[What you should do]
In the entries below, the lines from the one with "The OpenSCAD and" through the one with "return made.outputs[2]" are to be copied exactly; both ends count.

↓

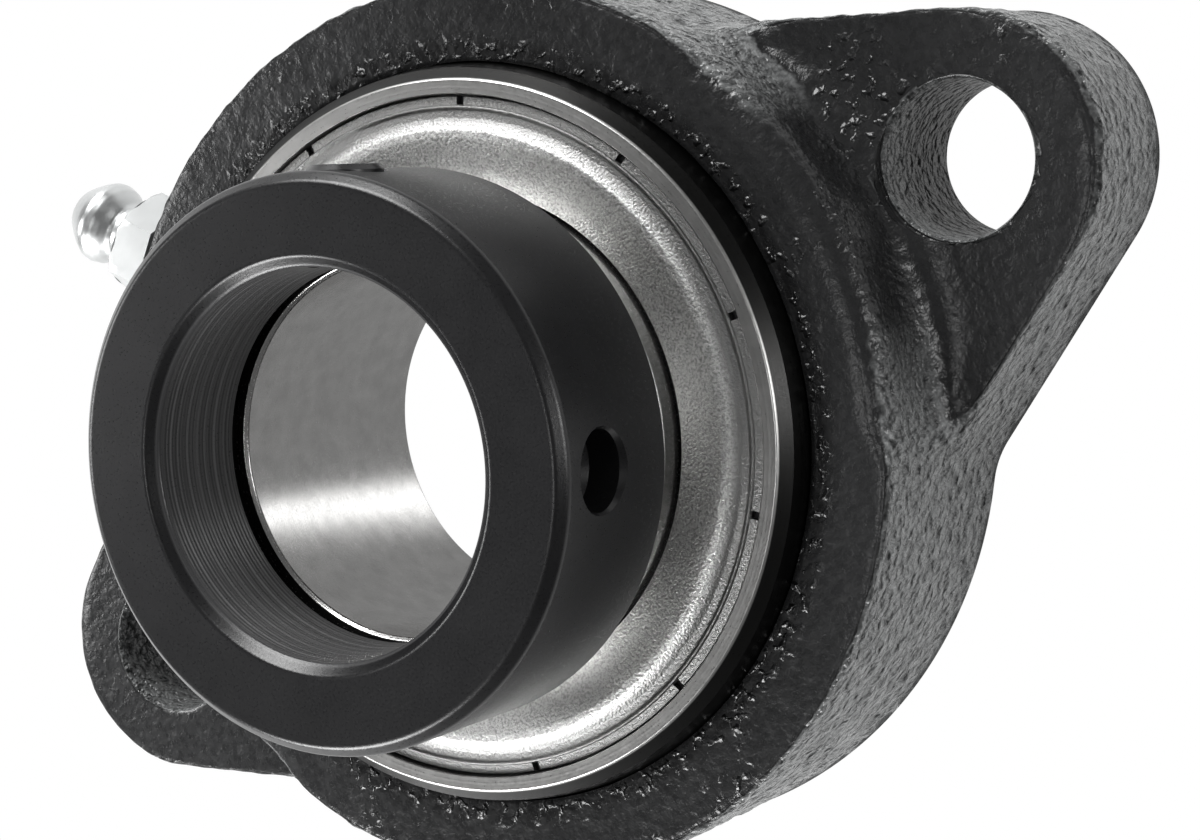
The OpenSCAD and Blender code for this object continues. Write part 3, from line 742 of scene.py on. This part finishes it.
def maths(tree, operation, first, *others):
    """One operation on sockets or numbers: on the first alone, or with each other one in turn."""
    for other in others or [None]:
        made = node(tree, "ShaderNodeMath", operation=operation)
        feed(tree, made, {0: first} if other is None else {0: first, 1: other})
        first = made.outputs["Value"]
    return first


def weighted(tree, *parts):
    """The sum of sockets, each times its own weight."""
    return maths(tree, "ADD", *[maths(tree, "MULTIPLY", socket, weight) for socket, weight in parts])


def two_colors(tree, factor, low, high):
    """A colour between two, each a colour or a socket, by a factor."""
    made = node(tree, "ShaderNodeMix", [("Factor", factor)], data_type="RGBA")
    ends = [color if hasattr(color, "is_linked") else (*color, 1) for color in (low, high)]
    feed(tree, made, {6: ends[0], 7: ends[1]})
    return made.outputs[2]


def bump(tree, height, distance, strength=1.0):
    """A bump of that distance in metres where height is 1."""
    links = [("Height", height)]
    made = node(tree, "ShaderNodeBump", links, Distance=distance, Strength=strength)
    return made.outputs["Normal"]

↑
↓

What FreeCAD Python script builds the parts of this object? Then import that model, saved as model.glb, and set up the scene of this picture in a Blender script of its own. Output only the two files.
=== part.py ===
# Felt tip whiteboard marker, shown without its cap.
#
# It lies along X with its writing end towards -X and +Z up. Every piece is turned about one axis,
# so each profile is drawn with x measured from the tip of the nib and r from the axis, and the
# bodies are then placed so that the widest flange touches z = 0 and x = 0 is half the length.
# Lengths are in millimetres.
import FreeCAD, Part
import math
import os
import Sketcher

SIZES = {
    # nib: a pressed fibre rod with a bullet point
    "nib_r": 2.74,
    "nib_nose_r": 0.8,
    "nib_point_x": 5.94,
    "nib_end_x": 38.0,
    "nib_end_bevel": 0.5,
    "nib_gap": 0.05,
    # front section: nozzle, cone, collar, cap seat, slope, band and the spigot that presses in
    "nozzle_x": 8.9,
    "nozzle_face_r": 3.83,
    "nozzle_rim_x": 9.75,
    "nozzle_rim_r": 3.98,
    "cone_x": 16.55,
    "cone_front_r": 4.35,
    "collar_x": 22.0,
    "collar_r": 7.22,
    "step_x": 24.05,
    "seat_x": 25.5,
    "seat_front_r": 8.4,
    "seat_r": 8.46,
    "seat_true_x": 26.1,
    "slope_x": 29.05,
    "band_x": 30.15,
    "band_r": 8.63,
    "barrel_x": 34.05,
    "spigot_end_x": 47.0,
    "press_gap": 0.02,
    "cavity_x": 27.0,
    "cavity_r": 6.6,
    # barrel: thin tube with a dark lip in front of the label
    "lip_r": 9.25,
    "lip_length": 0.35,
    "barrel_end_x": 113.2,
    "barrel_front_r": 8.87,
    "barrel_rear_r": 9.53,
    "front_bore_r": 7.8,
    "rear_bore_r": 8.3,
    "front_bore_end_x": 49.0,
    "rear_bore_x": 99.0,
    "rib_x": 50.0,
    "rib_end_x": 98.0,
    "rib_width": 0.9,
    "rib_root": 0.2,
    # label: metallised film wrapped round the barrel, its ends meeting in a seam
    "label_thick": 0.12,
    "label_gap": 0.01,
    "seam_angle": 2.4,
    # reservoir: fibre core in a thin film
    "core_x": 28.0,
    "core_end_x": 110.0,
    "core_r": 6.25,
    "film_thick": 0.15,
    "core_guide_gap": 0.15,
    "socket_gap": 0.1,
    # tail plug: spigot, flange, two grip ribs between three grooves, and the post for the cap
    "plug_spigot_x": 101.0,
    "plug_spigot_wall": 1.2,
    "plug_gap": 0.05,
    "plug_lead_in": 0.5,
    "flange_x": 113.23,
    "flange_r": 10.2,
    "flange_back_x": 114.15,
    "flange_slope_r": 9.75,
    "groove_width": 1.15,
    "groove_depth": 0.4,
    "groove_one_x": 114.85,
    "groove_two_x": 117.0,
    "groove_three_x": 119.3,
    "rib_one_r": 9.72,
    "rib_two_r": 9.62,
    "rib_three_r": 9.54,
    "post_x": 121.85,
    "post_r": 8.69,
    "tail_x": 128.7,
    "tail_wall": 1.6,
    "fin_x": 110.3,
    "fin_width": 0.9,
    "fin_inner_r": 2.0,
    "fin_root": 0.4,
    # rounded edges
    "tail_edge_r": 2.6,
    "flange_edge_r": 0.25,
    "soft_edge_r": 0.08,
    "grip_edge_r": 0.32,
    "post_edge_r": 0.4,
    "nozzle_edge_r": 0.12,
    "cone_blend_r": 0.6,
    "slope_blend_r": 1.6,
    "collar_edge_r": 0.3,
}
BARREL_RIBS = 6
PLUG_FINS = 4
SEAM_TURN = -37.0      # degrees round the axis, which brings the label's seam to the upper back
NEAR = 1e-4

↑

[Solution for this task]
The OpenSCAD and Blender code for this object continues. Write part 3, from line 742 of scene.py on. This part finishes it.
def maths(tree, operation, first, *others):
    """One operation on sockets or numbers: on the first alone, or with each other one in turn."""
    for other in others or [None]:
        made = node(tree, "ShaderNodeMath", operation=operation)
        feed(tree, made, {0: first} if other is None else {0: first, 1: other})
        first = made.outputs["Value"]
    return first


def weighted(tree, *parts):
    """The sum of sockets, each times its own weight."""
    return maths(tree, "ADD", *[maths(tree, "MULTIPLY", socket, weight) for socket, weight in parts])


def two_colors(tree, factor, low, high):
    """A colour between two, each a colour or a socket, by a factor."""
    made = node(tree, "ShaderNodeMix", [("Factor", factor)], data_type="RGBA")
    ends = [color if hasattr(color, "is_linked") else (*color, 1) for color in (low, high)]
    feed(tree, made, {6: ends[0], 7: ends[1]})
    return made.outputs[2]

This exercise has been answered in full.